Ego penguasa menciptakan jurang yang semakin dalam antara yang kaya dan yang miskin. Ketika kebijakan dibuat hanya untuk menguntungkan segelintir orang, rakyat kecil terpaksa menelan pahitnya kesenjangan. Mereka yang seharusnya mendapat perlindungan justru menjadi korban dari permainan politik penuh tipu daya. Negeri berubah menjadi ladang kompetisi rakus, bukan ladang pengabdian untuk kesejahteraan bersama.
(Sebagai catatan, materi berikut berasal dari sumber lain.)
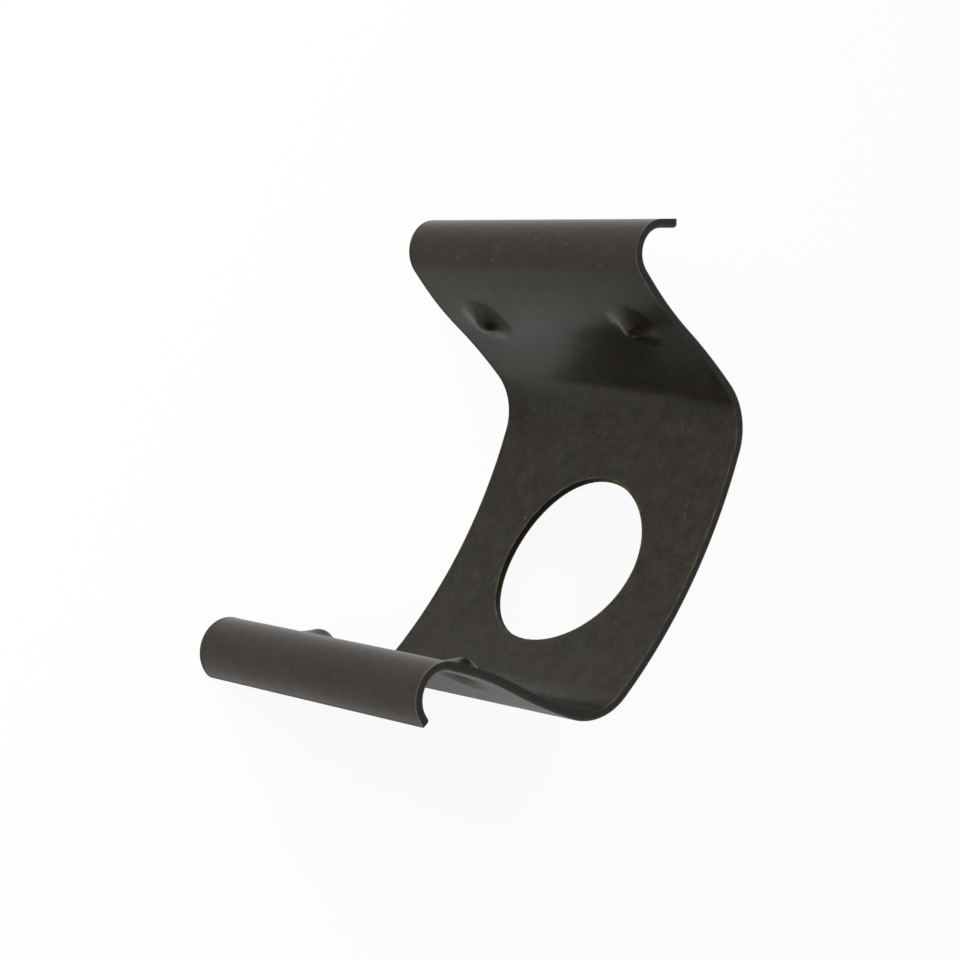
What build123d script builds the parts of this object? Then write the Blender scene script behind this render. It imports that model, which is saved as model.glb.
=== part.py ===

Sejarah telah berkali-kali membuktikan bahwa negeri yang dipimpin oleh ego akan runtuh pada waktunya. Fir’aun tumbang karena kesombongan, Qarun binasa karena kerakusan, dan raja-raja zalim hilang karena lupa akan amanah. Namun, anehnya, sejarah yang seharusnya menjadi cermin justru diabaikan. Para pemimpin masih asyik dengan pesta kekuasaan, menutup telinga dari jeritan rakyat yang kian nyaring.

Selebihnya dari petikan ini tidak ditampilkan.